Para que não duvidássemos que no fim do mundo hão de ressuscitar todos os mortos, Deus Nosso Senhor ressussitou Jesus dos mortos como primicias, e nos revelou a promessa da ressurreição nos ultimos dias:
"Porque eu sei que meu Redentor está vivo,
Que no último dia ressurgirei da terra,
Serei novamente revestido da minha pele,
E na minha própria carne verei meu Deus" (Jó 19,25-26).
"Os teus mortos viverão,
os meus a quem tiraram a vida ressuscitarão;
despertai e cantai louvores,
vós os que habitais no pó,
porque o teu orvalho será um orvalho de luz,
e tu reduzirás à última ruína a terra dos gigantes" (Isaías 26,19).
"A multidão dos que dormem no pó da terra, acordarão uns para a vida eterna e outros para o opróbrio, que terão sempre diante dos olhos" (Daniel 12,2).
Contudo, mesmo que anunciada no Antido Testamento, a Ressurreição dos mortos está essencial e intrinsecamente ligada ao mistério de Cristo. Realmente, a Ressurreição dos mortos é fruto da insigne vitória de Cristo sobre a morte.
Todos hão de ressuscitar, sem distinção entre bons e maus. À Ressurreição se seguirá o Juízo Final. Com efeito, embora bons e maus hão de ressuscitar, uns e outros terão destinos diferentes.
A imortalidade, depois da ressurreição geral, também será comum aos bons e aos maus. Todavia, se a imortalidade para os bons será um prêmio, para os maus será um castigo, pois significará a perpetuidade dos seus sofrimentos em sua própria carne. De fato, diz a Escritura:
"buscarão a morte e não a encontrarão; desejarão morrer e a morte fugirá deles" (Apocalipse 9,6).
O corpo não ressurgirá simplesmente, mas ser-lhe-á restituído tudo o que pertencer à integridade e perfeição de sua natureza. Os cegos de nascença, os que perderam a vista por algum acidente ou enfermidade, os aleijados, coxos e manetas ressurgirão com o corpo íntegro e perfeito.

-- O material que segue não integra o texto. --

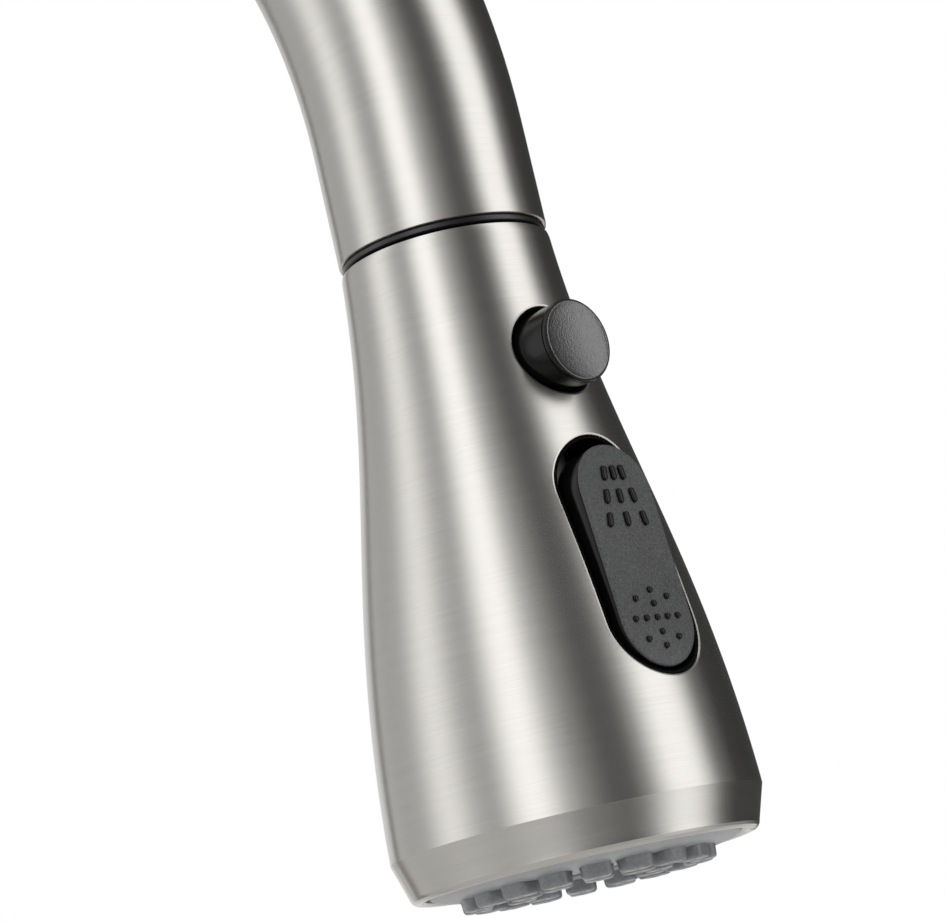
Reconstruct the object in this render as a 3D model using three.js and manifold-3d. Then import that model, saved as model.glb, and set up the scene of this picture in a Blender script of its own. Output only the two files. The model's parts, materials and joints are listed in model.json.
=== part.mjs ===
// Pull-down kitchen faucet: deck-mounted body with a side lever, a swivelling gooseneck spout,
// and a spray head on a hose that pulls out of the end of the neck.
//
// Millimetres, +Z up. The origin is where the body's axis meets the top of the deck. At rest the
// spout reaches towards -Y, the user, and the lever's valve points along +X.
//
// Two nested groups have frames of their own:
//   valve  local Z runs outwards along the valve, from the body's axis (world +X)
//   head   local Z runs down the spray head from the neck's lip, local +Y is its front

import * as THREE from "three";
import { mergeVertices } from "three/addons/utils/BufferGeometryUtils.js";
import Module from "manifold-3d";

const wasm = await Module();
wasm.setup();

// ---------------------------------------------------------------- driving dimensions

const GAP = 0.3; // clearance between neighbouring pieces

// deck and body
const DECK_THICKNESS = 30;
const BODY_HEIGHT = 150; // top of the body casting
const BODY_FOOT_R = 25;
const FLANGE_R = 27;
const FLANGE_TOP = 8;
const GASKET_THICKNESS = 1.5;
const SHANK_R = 16.5;
const SHANK_BORE_R = 14;
const SHANK_LENGTH = 62; // below the deck
const SHANK_ENGAGEMENT = 14; // thread inside the body
const INLET_R = 3.4;
const INLET_CIRCLE_R = 10.2;
const INLET_SPREAD = THREE.MathUtils.degToRad(55);
const WATERWAY_R = 2.4;

// spout
const NECK_R = 14;
const NECK_WALL = 1.2;
const SOCKET_GAP = 2.2; // between the neck and its socket, for bushes and seals
const SOCKET_WALL = 1.3; // of the casting round the socket's top
const BEND_R = 86;
const BEND_HEIGHT = 290; // centre of the bend above the deck
const HEAD_TILT = THREE.MathUtils.degToRad(18.84); // head axis from the vertical
const NECK_STRAIGHT = 15; // straight length between the bend and the neck's lip
const SOCKET_DEPTH = 42; // spout tube inside the body
const HOSE_R = 5;
const HOSE_BORE_R = 3.2;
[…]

Não precisarão mais alimentar-se, pois serão imortais: "não terão mais fome nem sede, nem cairá sobre eles o sol, nem calor algum" (Apoc 7,16). Na Ressurreição também não haverá mais sexo, pois não haverá mais a necessidade da reprodução humana. De fato, disse o Senhor Jesus: "Na Ressurreição, nem os homens terão mulheres, nem as mulheres maridos, mas serão como os anjos de Deus no Céu" (Mt 22,30).
Os bons ressuscitarão como foram criados originariamente pelo Verbo de Deus: ágeis, impassíveis e incorruptíveis.Todos os seus anseios estarão completamente satisfeitos e isso compensará infinitamente todos os sofrimentos e aflições por que passaram nesta vida. Estarão libertos de todos os desejos, necessidades e limitações do corpo. A lembrança desta promessa de Cristo nos serve de poderoso consolo e fonte de coragem em nossas tribulações, tristezas e calamidades.

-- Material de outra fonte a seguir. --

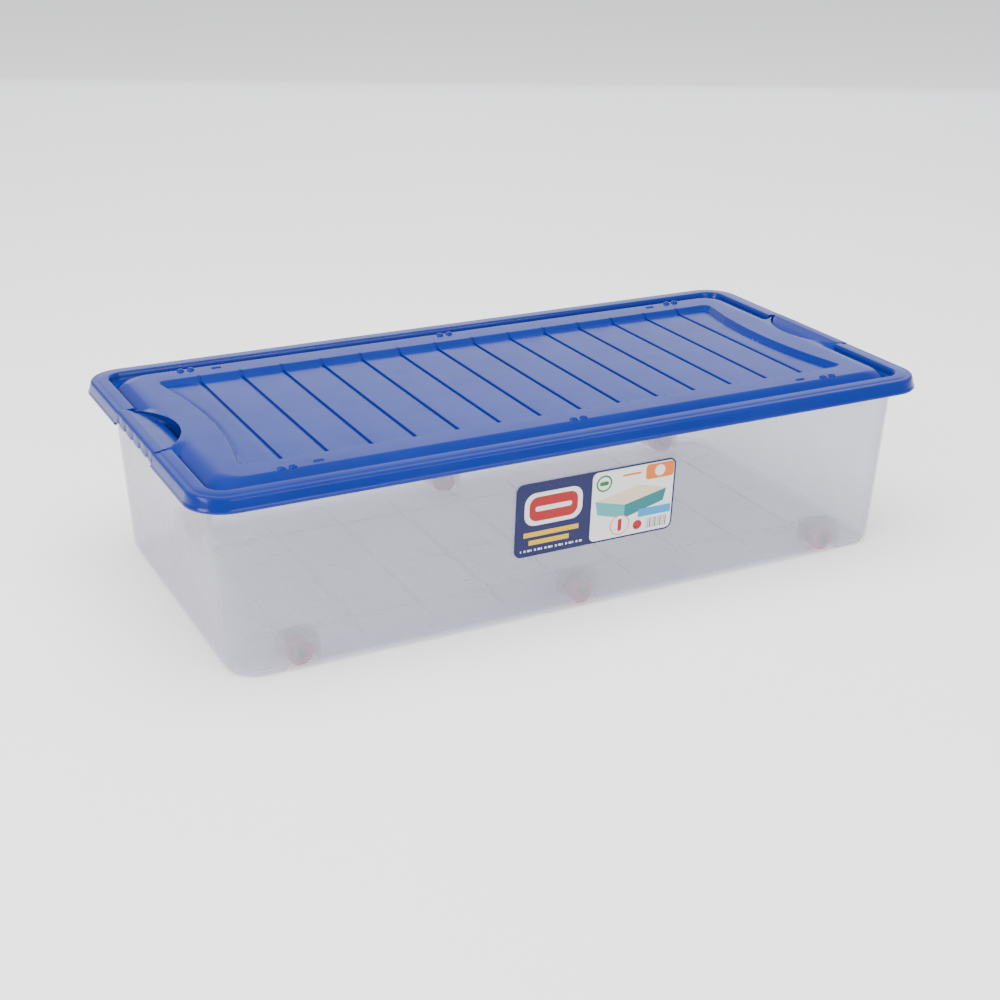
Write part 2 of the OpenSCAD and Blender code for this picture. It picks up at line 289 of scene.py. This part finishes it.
def loft(rings, closed=True):
    """Quads between rings with the same number of points."""
    n = len(rings[0])
    verts = [p for ring in rings for p in ring]
    faces = []
    for k in range(len(rings) - 1):
        for i in range(n if closed else n - 1):
            j = (i + 1) % n
            faces.append((k * n + i, k * n + j, (k + 1) * n + j, (k + 1) * n + i))
    return verts, faces


def topped(rings):
    """A loft whose last ring is closed with one face."""
    verts, faces = loft(rings)
    return verts, faces + [tuple(range(len(verts) - len(rings[-1]), len(verts)))]


def flat(points):
    """One flat face."""
    return points, [tuple(range(len(points)))]


def merged(parts):
    """Several lists of points and faces as one."""
    verts, faces = [], []
    for points, polygons in parts:
        base = len(verts)
        verts += points
        faces += [tuple(i + base for i in polygon) for polygon in polygons]
    return verts, faces


def ends(parts, s):
    """The same parts at the +X end (s = 1) or mirrored at the -X end (s = -1)."""
    return [([(s * x, y, z) for x, y, z in v], f) for v, f in parts]


# ------------------------------------------------------------------ lid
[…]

Outro dote que adornará depois da Ressurreição os corpos dos que agradaram a Deus nesta vida, será o da claridade. Os corpos ressuscitados dos bons serão resplandecentes, como prometeu Nosso Senhor no Evangelho: "Resplandecerão os justos como o sol no Reino de seu Pai" (Mateus 13,43). Para que ninguém duvidasse desta promessa, Nosso Senhor deu o exemplo de sua propria Transfiguração: "seu rosto ficou refulgente como o sol e as suas vestiduras tornaram-se luminosas de brancas que estavam" (Mateus 17,2). Como disse o Apóstolo: "Nosso Senhor Jesus Cristo transformará o nosso corpo de miséria, fazendo-o semelhante ao seu corpo glorioso" (Filipenses 3,21).

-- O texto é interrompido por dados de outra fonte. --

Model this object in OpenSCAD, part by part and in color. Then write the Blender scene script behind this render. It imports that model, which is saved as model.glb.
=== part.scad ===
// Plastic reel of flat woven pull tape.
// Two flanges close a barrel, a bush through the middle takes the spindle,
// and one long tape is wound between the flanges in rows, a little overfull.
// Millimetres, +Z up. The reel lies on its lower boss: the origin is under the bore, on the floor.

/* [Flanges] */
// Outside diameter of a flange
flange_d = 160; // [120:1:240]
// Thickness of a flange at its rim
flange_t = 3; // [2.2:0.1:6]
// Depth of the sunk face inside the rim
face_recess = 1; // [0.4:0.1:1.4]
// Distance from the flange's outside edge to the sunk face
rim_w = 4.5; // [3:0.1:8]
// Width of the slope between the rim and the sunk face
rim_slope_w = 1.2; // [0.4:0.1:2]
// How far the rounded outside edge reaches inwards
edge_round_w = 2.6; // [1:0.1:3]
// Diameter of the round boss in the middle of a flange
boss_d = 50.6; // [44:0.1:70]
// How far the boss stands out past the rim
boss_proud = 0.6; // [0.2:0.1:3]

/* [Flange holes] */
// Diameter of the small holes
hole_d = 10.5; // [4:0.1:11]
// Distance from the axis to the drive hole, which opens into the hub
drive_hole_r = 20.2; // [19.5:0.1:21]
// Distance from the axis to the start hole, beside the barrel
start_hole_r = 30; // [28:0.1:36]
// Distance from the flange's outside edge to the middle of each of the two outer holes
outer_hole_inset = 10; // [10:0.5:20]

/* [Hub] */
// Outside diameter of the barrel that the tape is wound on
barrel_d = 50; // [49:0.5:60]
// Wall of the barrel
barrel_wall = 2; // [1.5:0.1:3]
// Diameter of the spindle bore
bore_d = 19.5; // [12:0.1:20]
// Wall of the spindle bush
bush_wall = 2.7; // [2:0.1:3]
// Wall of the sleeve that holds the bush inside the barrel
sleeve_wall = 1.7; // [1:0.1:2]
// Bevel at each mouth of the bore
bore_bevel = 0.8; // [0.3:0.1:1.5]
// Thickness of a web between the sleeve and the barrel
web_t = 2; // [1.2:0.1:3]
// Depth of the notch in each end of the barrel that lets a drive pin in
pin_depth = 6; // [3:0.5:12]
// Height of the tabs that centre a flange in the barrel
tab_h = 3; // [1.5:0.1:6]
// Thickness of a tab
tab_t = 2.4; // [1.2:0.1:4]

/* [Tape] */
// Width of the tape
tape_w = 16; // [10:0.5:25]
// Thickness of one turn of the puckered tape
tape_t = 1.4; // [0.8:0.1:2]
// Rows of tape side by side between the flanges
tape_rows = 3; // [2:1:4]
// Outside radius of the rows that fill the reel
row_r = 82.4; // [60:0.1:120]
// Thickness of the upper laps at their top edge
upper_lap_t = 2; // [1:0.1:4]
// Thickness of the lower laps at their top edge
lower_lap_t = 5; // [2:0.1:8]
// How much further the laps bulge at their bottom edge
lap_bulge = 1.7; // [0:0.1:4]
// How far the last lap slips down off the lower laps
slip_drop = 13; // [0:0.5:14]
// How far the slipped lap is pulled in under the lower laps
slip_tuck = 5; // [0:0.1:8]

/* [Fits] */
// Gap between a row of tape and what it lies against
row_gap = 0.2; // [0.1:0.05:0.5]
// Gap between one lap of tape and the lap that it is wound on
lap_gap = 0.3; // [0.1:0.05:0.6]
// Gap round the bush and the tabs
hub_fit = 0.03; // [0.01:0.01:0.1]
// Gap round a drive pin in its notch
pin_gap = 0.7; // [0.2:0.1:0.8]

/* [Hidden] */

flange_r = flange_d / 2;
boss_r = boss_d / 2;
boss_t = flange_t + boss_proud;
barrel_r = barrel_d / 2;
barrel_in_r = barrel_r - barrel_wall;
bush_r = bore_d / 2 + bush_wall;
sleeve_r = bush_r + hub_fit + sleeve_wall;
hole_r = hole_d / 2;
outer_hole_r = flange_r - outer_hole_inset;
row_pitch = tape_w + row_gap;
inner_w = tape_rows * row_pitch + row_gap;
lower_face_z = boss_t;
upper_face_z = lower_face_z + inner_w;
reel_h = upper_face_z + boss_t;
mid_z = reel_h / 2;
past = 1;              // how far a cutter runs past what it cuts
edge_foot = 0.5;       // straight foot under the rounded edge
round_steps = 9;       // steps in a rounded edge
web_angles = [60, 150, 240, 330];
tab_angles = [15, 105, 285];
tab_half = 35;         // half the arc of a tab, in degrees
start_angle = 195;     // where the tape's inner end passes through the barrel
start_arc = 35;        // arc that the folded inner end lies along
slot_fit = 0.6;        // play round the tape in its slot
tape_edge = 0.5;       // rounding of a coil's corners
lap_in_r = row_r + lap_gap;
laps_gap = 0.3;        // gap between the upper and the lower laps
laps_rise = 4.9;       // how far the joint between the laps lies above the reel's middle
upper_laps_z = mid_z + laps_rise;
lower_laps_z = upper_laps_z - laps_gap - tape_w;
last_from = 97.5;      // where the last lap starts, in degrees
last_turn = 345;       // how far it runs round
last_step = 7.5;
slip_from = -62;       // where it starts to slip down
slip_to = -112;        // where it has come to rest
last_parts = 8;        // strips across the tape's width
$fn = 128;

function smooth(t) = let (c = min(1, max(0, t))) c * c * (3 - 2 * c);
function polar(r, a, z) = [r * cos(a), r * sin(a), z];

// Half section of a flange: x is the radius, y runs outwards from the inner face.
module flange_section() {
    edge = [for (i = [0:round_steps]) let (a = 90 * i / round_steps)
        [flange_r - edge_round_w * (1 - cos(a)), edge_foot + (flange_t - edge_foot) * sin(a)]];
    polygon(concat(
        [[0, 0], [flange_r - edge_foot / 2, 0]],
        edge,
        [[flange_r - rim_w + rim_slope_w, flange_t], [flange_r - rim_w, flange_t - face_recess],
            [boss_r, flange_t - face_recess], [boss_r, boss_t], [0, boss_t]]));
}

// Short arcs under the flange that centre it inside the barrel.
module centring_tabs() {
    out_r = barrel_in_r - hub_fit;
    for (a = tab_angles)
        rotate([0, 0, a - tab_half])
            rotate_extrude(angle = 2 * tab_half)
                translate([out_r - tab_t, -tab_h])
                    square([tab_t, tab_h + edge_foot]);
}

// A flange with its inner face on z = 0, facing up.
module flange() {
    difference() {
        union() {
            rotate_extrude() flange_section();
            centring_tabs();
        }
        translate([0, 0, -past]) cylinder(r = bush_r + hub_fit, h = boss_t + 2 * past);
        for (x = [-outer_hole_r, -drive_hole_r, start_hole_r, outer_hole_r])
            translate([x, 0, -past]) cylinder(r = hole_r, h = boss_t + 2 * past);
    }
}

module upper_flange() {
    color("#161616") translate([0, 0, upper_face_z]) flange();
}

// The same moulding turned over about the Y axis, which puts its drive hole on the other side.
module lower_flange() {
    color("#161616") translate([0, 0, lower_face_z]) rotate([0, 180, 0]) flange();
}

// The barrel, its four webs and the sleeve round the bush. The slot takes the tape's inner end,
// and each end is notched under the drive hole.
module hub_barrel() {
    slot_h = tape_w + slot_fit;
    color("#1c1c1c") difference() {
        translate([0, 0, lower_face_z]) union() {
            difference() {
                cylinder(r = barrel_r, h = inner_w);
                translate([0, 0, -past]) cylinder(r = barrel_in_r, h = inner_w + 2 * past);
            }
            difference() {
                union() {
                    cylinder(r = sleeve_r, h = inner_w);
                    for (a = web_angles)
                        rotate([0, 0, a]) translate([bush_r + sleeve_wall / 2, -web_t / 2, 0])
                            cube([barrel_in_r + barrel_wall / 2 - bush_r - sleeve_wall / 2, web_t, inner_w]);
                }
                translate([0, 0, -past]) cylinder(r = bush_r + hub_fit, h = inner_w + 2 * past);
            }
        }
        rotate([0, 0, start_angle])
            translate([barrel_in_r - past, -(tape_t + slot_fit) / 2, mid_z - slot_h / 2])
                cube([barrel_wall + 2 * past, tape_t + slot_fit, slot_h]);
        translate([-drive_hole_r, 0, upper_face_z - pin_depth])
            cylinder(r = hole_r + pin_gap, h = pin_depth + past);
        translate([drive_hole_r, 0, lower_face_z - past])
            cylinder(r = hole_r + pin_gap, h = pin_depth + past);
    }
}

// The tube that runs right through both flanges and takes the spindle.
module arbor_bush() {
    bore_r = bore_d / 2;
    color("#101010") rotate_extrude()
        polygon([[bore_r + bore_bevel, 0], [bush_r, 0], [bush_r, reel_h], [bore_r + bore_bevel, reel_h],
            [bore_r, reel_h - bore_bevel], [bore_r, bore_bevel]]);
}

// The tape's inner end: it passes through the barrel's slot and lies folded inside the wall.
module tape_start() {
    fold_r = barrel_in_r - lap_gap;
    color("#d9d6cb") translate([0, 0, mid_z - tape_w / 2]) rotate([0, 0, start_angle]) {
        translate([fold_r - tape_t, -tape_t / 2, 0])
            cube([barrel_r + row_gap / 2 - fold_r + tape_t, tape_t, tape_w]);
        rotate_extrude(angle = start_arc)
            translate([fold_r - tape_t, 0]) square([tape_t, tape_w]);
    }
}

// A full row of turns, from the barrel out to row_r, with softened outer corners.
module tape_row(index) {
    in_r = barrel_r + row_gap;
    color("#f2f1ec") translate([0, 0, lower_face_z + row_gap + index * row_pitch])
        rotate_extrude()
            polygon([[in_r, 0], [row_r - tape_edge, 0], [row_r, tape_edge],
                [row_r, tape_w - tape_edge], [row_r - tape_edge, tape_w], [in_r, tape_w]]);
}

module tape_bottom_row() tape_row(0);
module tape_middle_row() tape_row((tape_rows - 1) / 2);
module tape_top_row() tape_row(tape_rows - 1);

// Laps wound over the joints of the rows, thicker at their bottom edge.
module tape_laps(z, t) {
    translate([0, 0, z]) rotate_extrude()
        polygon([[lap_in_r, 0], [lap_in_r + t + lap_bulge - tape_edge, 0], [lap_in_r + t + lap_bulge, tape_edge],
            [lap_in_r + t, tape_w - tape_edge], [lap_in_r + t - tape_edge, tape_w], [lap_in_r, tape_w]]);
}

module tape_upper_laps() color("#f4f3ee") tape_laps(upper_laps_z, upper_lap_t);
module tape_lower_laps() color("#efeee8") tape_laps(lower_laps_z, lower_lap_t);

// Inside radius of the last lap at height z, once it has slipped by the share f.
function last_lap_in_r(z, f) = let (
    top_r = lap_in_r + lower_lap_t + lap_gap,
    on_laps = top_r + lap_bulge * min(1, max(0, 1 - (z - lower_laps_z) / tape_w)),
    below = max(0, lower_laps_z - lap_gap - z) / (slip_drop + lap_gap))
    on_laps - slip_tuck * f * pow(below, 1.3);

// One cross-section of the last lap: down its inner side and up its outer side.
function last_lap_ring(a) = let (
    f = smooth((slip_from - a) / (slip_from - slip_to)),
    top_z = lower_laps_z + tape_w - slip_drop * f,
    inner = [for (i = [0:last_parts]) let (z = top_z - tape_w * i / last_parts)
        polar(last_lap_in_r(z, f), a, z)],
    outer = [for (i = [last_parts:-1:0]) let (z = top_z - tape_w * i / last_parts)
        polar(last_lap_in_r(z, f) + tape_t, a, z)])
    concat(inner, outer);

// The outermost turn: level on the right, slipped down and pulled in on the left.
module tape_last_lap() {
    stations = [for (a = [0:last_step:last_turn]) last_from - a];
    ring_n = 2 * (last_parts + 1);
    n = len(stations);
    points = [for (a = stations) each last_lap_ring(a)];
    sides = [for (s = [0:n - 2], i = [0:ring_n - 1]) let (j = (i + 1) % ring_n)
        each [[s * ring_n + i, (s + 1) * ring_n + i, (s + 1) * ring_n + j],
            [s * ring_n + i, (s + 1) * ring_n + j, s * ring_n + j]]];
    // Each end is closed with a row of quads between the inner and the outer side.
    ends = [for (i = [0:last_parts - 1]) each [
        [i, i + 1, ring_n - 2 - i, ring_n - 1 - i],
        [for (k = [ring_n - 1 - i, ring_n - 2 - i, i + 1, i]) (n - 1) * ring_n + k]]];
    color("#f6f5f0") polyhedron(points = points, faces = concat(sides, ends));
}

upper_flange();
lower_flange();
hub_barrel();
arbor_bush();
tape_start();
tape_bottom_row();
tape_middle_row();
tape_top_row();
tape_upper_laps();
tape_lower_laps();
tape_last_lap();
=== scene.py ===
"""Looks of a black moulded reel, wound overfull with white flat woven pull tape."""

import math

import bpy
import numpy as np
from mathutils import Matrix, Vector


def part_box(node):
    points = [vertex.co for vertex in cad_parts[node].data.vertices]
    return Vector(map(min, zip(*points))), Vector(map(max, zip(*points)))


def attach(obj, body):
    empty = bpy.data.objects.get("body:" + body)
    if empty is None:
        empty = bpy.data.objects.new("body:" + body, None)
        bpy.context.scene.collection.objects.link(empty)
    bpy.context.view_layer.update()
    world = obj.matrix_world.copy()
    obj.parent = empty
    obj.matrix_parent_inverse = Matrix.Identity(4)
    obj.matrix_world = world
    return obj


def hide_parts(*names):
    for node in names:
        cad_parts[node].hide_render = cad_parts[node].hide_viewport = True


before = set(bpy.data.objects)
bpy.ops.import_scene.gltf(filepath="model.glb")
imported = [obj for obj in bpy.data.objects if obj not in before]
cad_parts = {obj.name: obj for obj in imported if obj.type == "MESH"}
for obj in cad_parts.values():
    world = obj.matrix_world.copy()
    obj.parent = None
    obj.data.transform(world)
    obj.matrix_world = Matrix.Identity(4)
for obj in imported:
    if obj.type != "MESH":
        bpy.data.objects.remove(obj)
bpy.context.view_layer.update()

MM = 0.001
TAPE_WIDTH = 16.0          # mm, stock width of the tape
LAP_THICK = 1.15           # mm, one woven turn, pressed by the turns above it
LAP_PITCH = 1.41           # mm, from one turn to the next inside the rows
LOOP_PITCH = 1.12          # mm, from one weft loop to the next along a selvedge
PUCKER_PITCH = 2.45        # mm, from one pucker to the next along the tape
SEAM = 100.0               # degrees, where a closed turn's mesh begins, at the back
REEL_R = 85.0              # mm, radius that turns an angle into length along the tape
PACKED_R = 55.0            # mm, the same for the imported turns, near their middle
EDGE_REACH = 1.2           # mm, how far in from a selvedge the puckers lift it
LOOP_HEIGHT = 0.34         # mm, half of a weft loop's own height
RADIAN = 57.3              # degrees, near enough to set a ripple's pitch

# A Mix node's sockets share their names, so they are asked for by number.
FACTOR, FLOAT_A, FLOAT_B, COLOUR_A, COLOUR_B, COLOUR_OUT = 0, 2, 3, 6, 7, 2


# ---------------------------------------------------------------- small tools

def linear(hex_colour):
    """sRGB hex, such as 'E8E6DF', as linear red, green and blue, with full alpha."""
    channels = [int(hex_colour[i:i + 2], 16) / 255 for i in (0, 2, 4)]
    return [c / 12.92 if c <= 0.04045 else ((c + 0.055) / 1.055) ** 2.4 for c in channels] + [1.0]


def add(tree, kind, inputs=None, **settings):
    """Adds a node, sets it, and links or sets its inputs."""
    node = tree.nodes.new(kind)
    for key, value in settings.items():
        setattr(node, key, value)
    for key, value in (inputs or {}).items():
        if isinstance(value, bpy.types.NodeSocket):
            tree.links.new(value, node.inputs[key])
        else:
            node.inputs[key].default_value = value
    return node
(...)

Finalmente, devemos dizer que a fé na Ressurreição dos mortos, e nas promessas que ela envolve, tem preciosos frutos: elimina o medo da morte, modera a tristeza que sentimos pela morte de nossos entes queridos, é um poderosíssimo consolo nos sofrimentos da vida, torna-nos atentos e cuidadosos a viver bem e nos afasta do mal e do pecado. Se a vida dos homens é apenas esta na qual vivemos, não seria necessário tanto esforço para vivermos de acordo com o bem e a justiça. Diz o Apóstolo: "Que me aproveita isso, se os mortos não ressuscitam? Comamos e bebamos, porque amanhã morreremos" (1Cor 15,32). Se não há a Ressurreição, é vã a nossa Fé (cf. 1Cor 15,17).